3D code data
__________

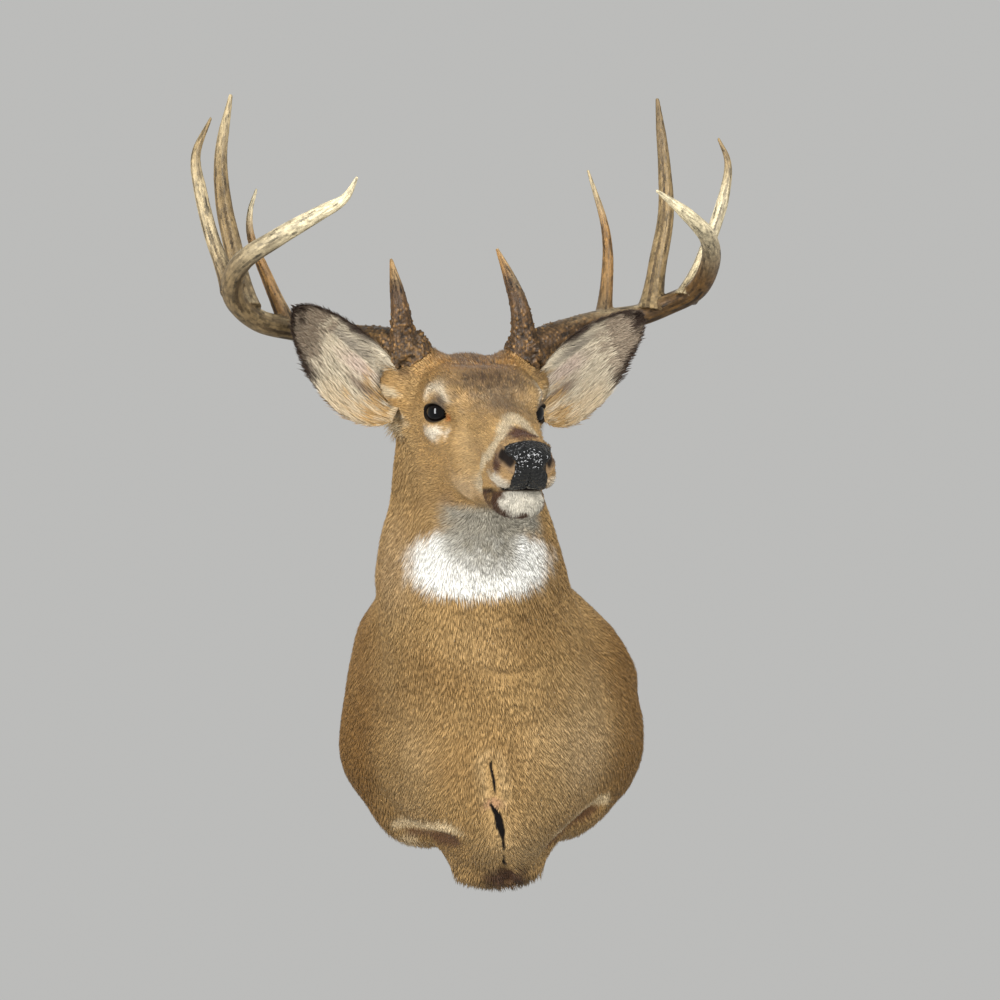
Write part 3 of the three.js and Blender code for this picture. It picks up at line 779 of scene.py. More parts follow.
def face_colours(points, base):
    s, f, u = head_coordinates(points)
    here = (s, f, u)
    wide = np.abs(s)
    pair = (wide, f, u)
    ragged = 0.16 * waver(points, 14, 11) + 0.1 * waver(points, 6, 12)
    broad = 0.2 * waver(points, 34, 13)
    flecks = 0.5 + 0.5 * waver(points, 9, 14)
    patches = [
        (pair, (48, -4, -38), (28, 84, 50), 0.8, broad, 1, CHEEK_GOLD),
        (pair, (34, 70, -66), (16, 46, 22), 0.8, broad, 0.6, FOLD_CREAM),
        (pair, (30, 66, -24), (20, 40, 34), 0.8, broad, 0.7, PALE_TAN),
        (here, (0, 26, 34), (44, 84, 34), 0.7, ragged, 0.8, GREY_BROWN),
        (pair, (30, 100, -20), (12, 22, 18), 0.8, broad, 0.4, GREY_BROWN),
        (here, (0, 44, 34), (44, 58, 34), 0.7, ragged, 0.35 * flecks, CREAM),
        (here, (0, -66, 44), (60, 66, 40), 0.8, ragged, 1, RUST),
    ]
    tones = paint_patches(base, patches)
    flares = spot(here, (0, -66, 42), (52, 46, 30), 0.8, ragged)
    flares = flares * smooth(0.55, 0.85, 0.5 + 0.5 * waver(points, 6, 16))
    tones = paint(tones, flares * 0.7, FOLD_CREAM)
    streaks = spot(here, (4, -60, 46), (40, 60, 34), 0.7, ragged)
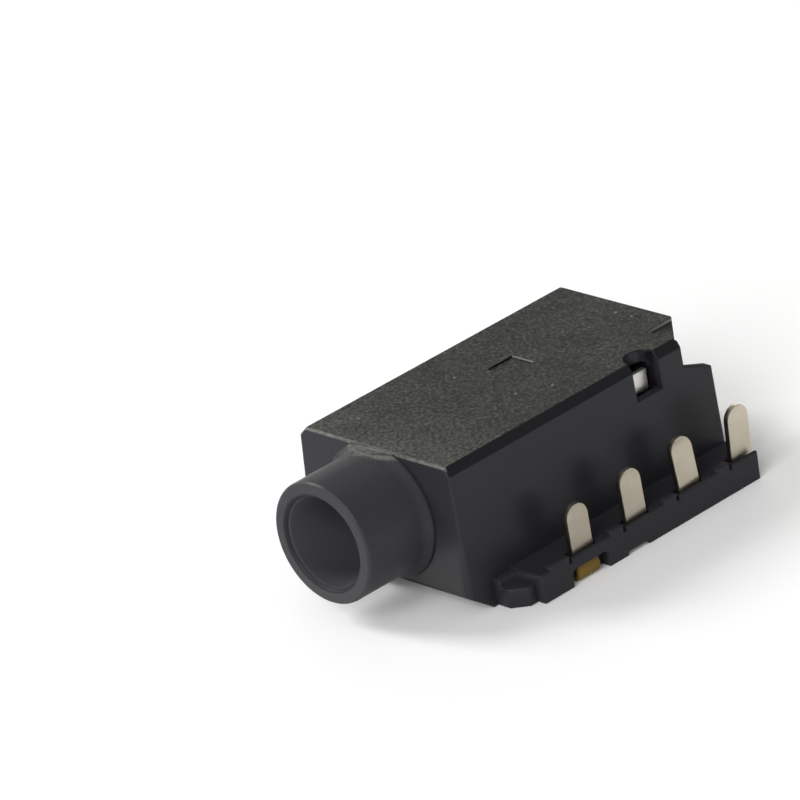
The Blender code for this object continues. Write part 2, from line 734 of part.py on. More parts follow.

__________

### Goal
Make an exact copy of the data above.

### Exercise result
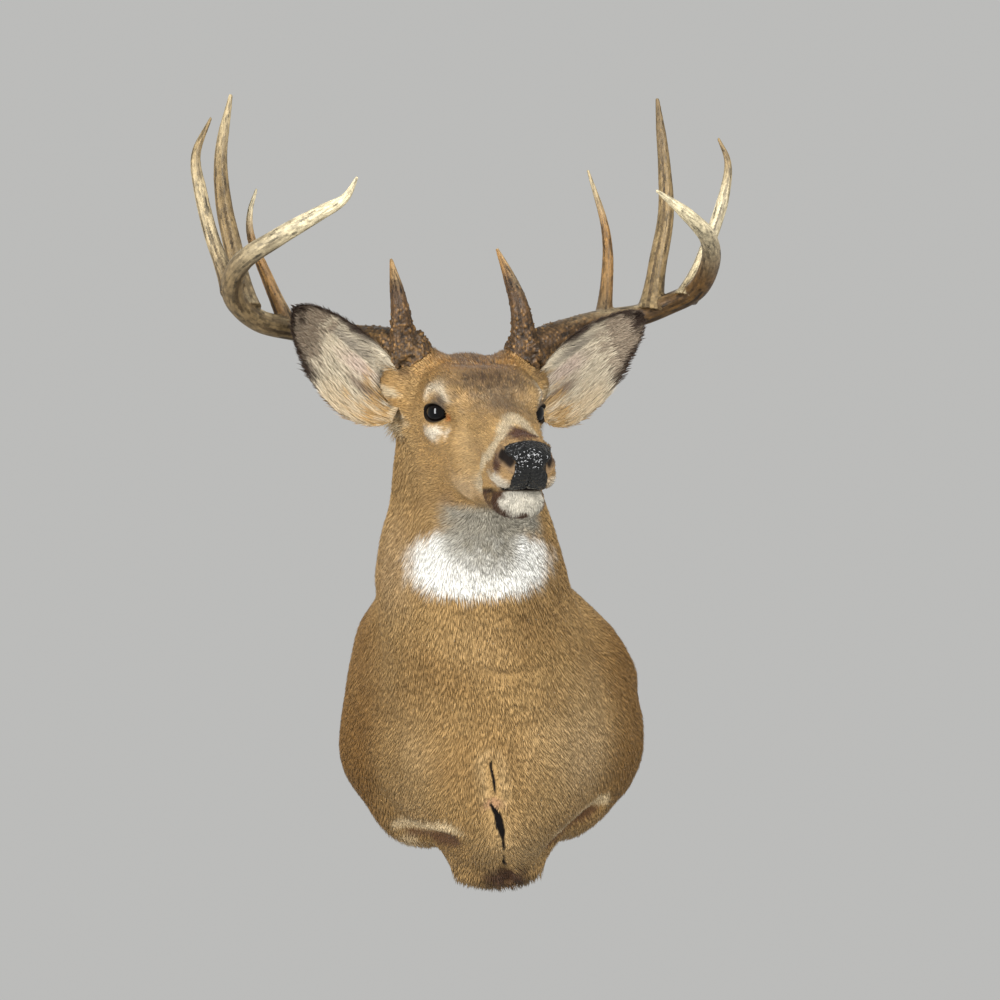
Write part 3 of the three.js and Blender code for this picture. It picks up at line 779 of scene.py. More parts follow.
def face_colours(points, base):
    s, f, u = head_coordinates(points)
    here = (s, f, u)
    wide = np.abs(s)
    pair = (wide, f, u)
    ragged = 0.16 * waver(points, 14, 11) + 0.1 * waver(points, 6, 12)
    broad = 0.2 * waver(points, 34, 13)
    flecks = 0.5 + 0.5 * waver(points, 9, 14)
    patches = [
        (pair, (48, -4, -38), (28, 84, 50), 0.8, broad, 1, CHEEK_GOLD),
        (pair, (34, 70, -66), (16, 46, 22), 0.8, broad, 0.6, FOLD_CREAM),
        (pair, (30, 66, -24), (20, 40, 34), 0.8, broad, 0.7, PALE_TAN),
        (here, (0, 26, 34), (44, 84, 34), 0.7, ragged, 0.8, GREY_BROWN),
        (pair, (30, 100, -20), (12, 22, 18), 0.8, broad, 0.4, GREY_BROWN),
        (here, (0, 44, 34), (44, 58, 34), 0.7, ragged, 0.35 * flecks, CREAM),
        (here, (0, -66, 44), (60, 66, 40), 0.8, ragged, 1, RUST),
    ]
    tones = paint_patches(base, patches)
    flares = spot(here, (0, -66, 42), (52, 46, 30), 0.8, ragged)
    flares = flares * smooth(0.55, 0.85, 0.5 + 0.5 * waver(points, 6, 16))
    tones = paint(tones, flares * 0.7, FOLD_CREAM)
    streaks = spot(here, (4, -60, 46), (40, 60, 34), 0.7, ragged)
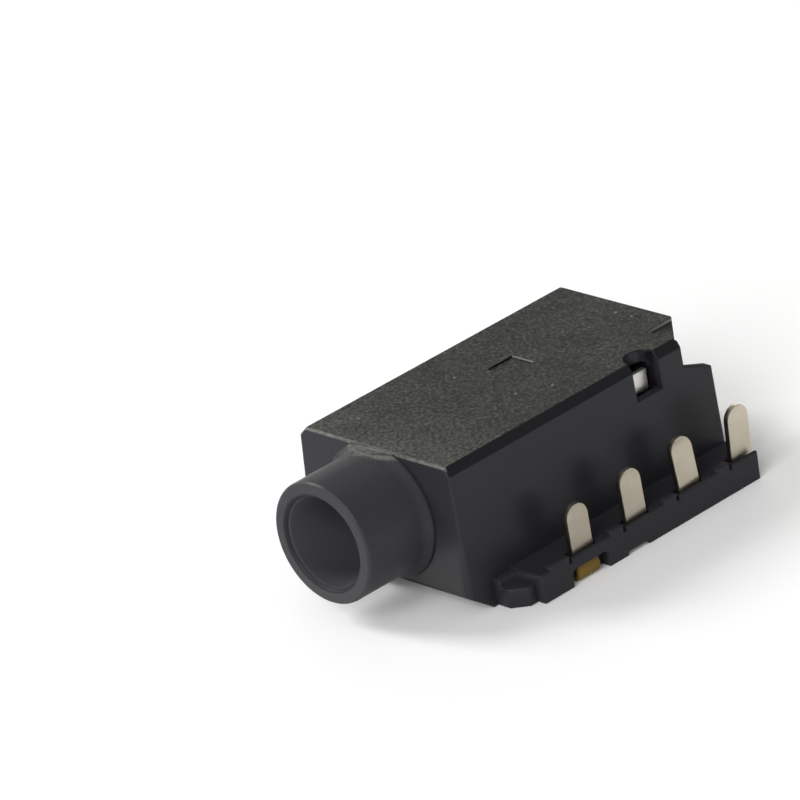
The Blender code for this object continues. Write part 2, from line 734 of part.py on. More parts follow.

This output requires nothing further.